[start PROVIDED RECORDS]
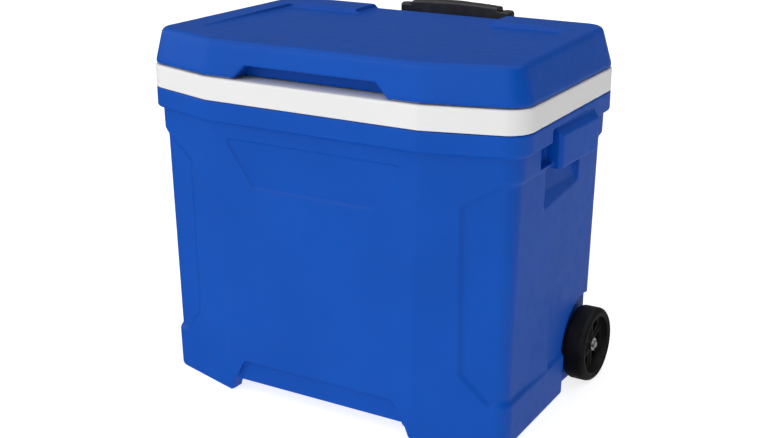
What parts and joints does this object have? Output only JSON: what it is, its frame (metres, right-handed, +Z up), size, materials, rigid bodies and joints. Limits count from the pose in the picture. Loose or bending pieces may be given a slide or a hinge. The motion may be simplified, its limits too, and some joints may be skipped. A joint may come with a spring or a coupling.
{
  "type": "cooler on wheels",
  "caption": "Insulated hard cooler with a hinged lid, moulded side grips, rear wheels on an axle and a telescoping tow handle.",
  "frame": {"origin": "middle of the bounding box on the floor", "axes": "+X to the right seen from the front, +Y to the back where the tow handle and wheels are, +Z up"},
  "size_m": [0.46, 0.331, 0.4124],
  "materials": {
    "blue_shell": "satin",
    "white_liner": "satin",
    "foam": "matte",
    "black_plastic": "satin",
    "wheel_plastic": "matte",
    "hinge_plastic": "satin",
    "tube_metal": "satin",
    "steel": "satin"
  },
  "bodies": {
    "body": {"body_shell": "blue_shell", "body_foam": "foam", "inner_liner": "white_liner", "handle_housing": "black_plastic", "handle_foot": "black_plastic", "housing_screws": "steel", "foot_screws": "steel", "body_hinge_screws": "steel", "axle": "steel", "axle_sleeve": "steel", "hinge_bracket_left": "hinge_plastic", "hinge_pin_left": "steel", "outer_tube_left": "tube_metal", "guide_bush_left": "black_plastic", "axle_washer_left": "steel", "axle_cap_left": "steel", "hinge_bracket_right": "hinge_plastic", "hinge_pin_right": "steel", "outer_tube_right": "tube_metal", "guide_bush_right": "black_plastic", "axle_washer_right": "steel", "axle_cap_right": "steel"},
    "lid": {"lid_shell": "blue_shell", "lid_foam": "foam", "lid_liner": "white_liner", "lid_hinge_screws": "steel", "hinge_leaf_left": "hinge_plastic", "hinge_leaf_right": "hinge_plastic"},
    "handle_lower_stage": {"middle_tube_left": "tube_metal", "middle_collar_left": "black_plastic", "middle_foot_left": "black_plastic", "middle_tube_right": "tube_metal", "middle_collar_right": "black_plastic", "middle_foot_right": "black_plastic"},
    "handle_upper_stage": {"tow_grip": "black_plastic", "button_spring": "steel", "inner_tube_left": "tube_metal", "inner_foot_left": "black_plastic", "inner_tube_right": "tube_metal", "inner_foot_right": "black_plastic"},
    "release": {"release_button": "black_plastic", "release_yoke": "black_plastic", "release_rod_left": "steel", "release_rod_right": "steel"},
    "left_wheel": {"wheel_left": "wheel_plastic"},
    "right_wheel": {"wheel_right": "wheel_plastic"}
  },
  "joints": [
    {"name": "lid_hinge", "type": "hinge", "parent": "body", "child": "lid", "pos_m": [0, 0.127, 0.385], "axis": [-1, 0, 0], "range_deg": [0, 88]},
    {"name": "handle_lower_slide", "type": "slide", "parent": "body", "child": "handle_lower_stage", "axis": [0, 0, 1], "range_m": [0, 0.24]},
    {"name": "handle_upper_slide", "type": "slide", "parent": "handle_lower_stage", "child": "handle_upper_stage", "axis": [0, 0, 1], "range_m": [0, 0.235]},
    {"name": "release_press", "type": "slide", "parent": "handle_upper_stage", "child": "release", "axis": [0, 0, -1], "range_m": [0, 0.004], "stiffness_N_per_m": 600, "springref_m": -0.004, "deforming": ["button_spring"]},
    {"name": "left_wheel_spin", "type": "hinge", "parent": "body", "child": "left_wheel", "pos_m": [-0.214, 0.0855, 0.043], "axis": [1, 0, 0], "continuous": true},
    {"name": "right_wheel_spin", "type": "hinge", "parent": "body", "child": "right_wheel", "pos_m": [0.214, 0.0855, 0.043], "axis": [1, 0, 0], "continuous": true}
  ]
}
[end PROVIDED RECORDS]
[start PROVIDED RECORDS]
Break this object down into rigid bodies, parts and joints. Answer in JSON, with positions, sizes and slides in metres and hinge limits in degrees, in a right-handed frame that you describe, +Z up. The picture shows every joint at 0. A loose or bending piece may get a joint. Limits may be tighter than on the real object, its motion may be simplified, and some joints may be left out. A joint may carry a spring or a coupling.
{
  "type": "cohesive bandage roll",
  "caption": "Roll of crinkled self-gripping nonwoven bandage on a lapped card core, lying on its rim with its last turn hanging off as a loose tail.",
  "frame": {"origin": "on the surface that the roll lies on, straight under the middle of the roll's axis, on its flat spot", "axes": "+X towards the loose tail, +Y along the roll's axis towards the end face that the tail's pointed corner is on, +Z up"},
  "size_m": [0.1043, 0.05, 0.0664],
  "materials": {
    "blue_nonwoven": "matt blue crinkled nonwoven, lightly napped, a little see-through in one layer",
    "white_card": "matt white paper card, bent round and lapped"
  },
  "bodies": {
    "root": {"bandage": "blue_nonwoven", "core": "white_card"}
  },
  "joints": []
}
[end PROVIDED RECORDS]
> **WHAT TO PRODUCE**:
Copy out every line of the data that includes the word "bodies".

> **THE RESPONSE**:
What parts and joints does this object have? Output only JSON: what it is, its frame (metres, right-handed, +Z up), size, materials, rigid bodies and joints. Limits count from the pose in the picture. Loose or bending pieces may be given a slide or a hinge. The motion may be simplified, its limits too, and some joints may be skipped. A joint may come with a spring or a coupling.
  "bodies": {
Break this object down into rigid bodies, parts and joints. Answer in JSON, with positions, sizes and slides in metres and hinge limits in degrees, in a right-handed frame that you describe, +Z up. The picture shows every joint at 0. A loose or bending piece may get a joint. Limits may be tighter than on the real object, its motion may be simplified, and some joints may be left out. A joint may carry a spring or a coupling.
  "bodies": {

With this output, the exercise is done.